Modeling code records:
# # # # #

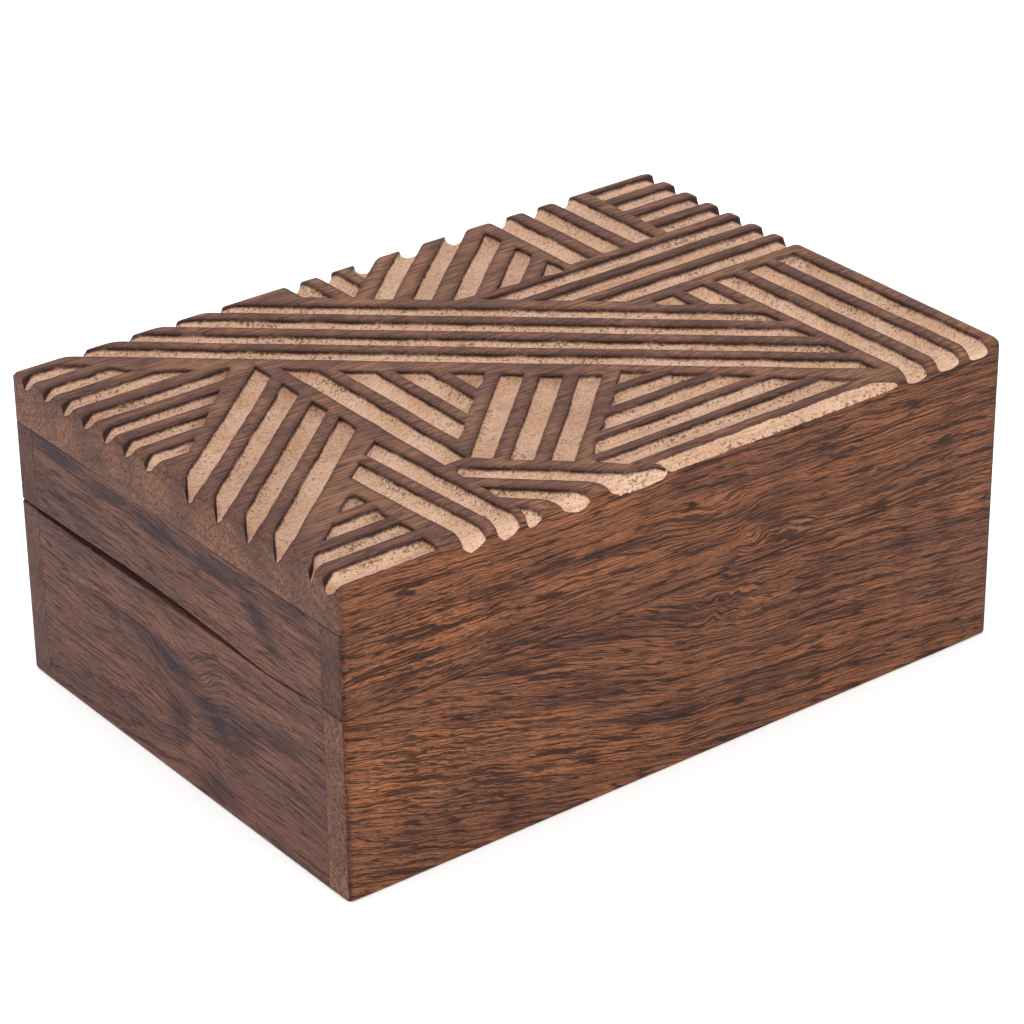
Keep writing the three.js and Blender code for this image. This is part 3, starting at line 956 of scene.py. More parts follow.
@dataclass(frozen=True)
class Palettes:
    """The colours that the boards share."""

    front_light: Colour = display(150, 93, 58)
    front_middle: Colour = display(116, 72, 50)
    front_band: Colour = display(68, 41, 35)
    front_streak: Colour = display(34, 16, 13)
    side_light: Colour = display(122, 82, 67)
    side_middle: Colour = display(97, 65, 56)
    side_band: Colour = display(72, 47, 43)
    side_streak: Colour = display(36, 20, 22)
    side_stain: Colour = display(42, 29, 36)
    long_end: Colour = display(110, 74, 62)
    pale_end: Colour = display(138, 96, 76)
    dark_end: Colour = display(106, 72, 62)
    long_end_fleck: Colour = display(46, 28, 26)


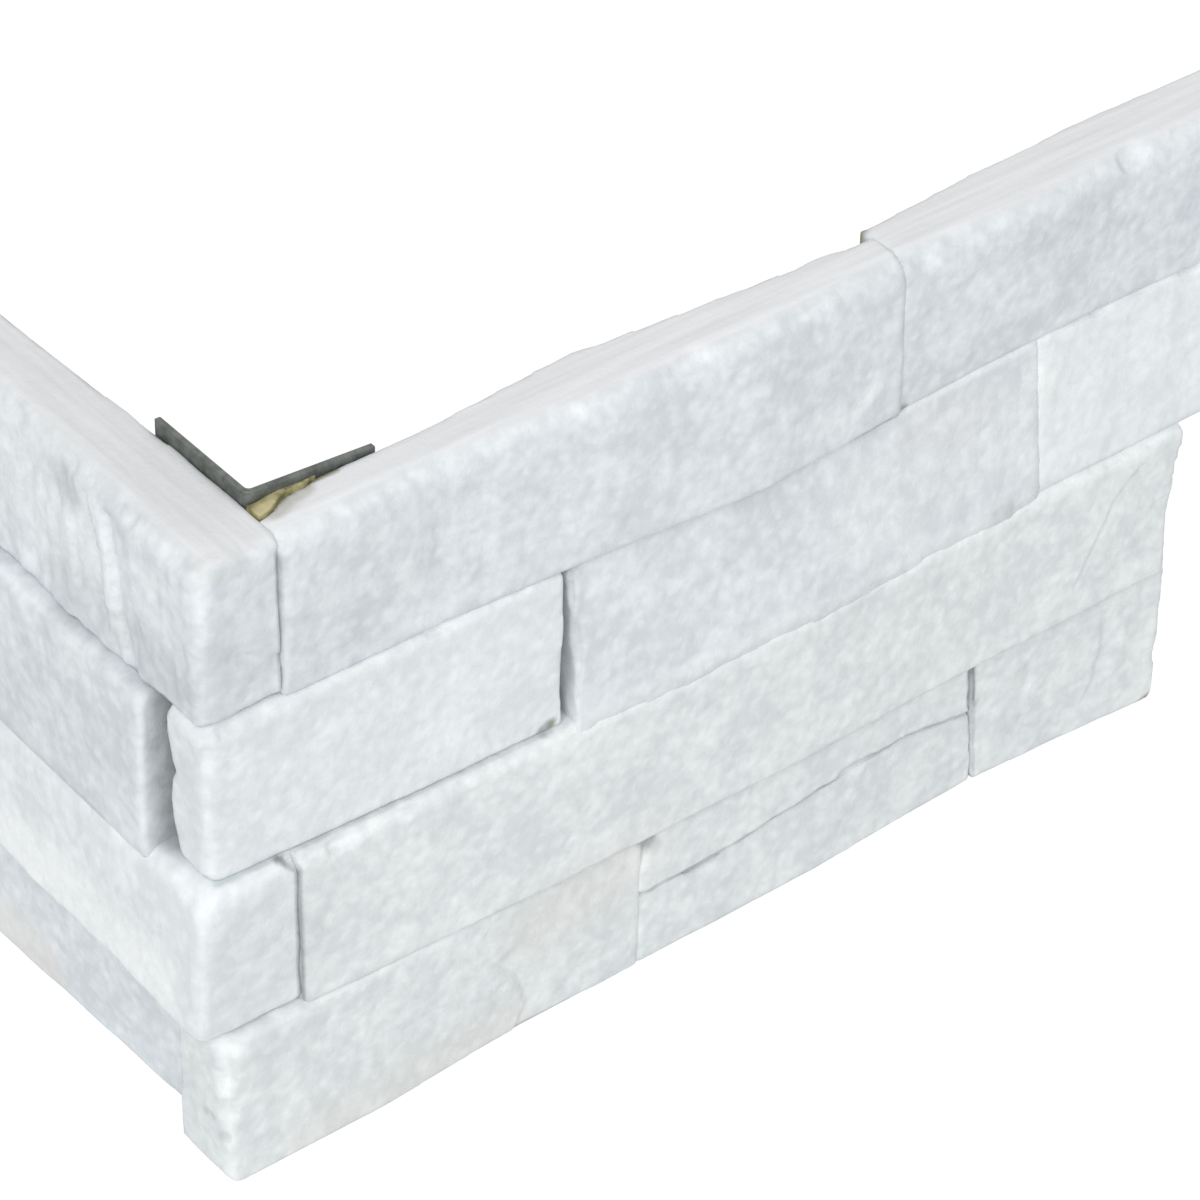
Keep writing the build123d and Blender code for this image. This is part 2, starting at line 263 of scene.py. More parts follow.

# # # # #

◆ TASK
What are the exact lines from the beginning of the material through the line containing "colours that the"? Write out those lines alone.

◆ RESPONSE BELOW
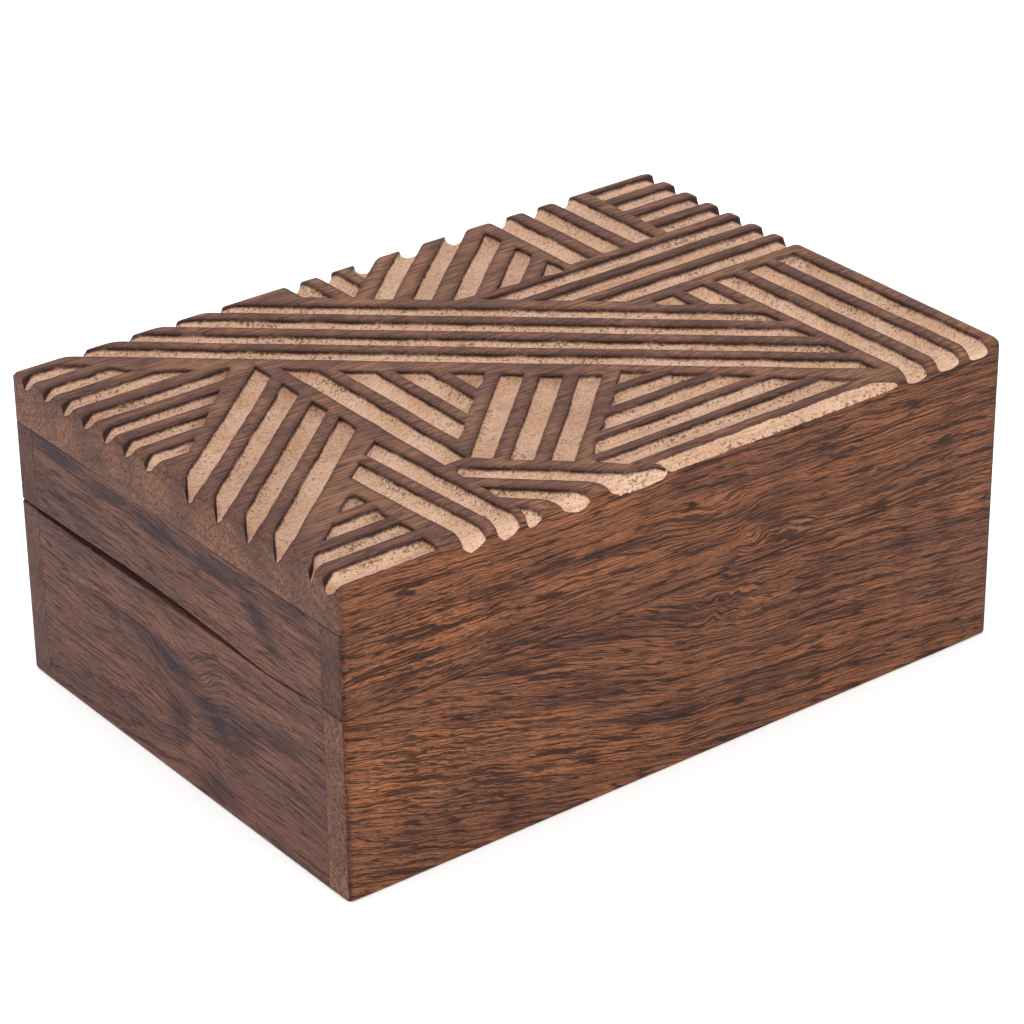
Keep writing the three.js and Blender code for this image. This is part 3, starting at line 956 of scene.py. More parts follow.
@dataclass(frozen=True)
class Palettes:
    """The colours that the boards share."""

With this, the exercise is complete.